6.1 Prometheus Alerts¶

groups:
- name: attest-pipeline
  rules:
  - alert: PipelineFailureRate
    expr: rate(attest_pipeline_executions_total{status="failure"}[5m]) > 0.1
    for: 2m
    annotations:
      summary: "High pipeline failure rate detected"
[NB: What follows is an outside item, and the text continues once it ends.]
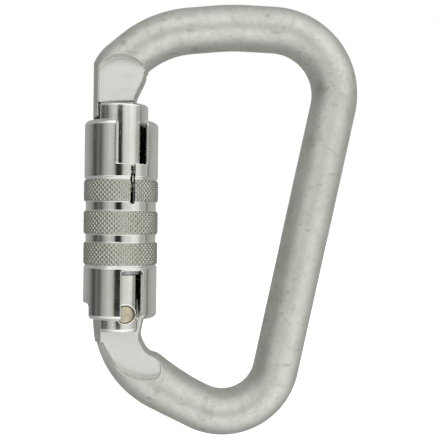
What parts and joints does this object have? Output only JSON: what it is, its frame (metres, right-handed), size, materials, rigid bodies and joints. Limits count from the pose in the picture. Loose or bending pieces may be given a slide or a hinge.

  - alert: CachePerformanceDegraded
    expr: rate(attest_cache_hits_total[5m]) / (rate(attest_cache_hits_total[5m]) + rate(attest_cache_misses_total[5m])) < 0.5
    for: 5m
    annotations:
      summary: "Cache hit rate below threshold"

7. Health Checks¶

7.1 Endpoint Configuration¶

# Health check endpoints
health:
  enabled: true
  endpoints:
    liveness: "/health/live"
    readiness: "/health/ready"
    metrics: "/metrics"

7.2 Custom Health Checks¶

// Custom health check
impl HealthCheck for CacheHealthCheck {
    async fn check(&self) -> HealthStatus {
        match self.cache.ping().await {
            Ok(_) => HealthStatus::Healthy,
            Err(e) => HealthStatus::Unhealthy(format!("Cache unavailable: {}", e))
        }
    }
}

8. Performance Monitoring¶

8.1 Profiling¶

# CPU profiling
attest run --profile cpu --profile-output cpu.prof

# Memory profiling  
attest run --profile memory --profile-output memory.prof

# Analyze profiles
attest analyze cpu.prof --format html --output cpu-analysis.html

8.2 Benchmarking¶

# Benchmark pipeline performance
attest benchmark pipeline --iterations 10 --output benchmark.json

# Compare performance across versions
attest benchmark compare \
  --baseline v0.1.0 \
  --current v0.2.0 \
  --format table

This monitoring system provides comprehensive visibility into ATTEST pipeline operations and performance.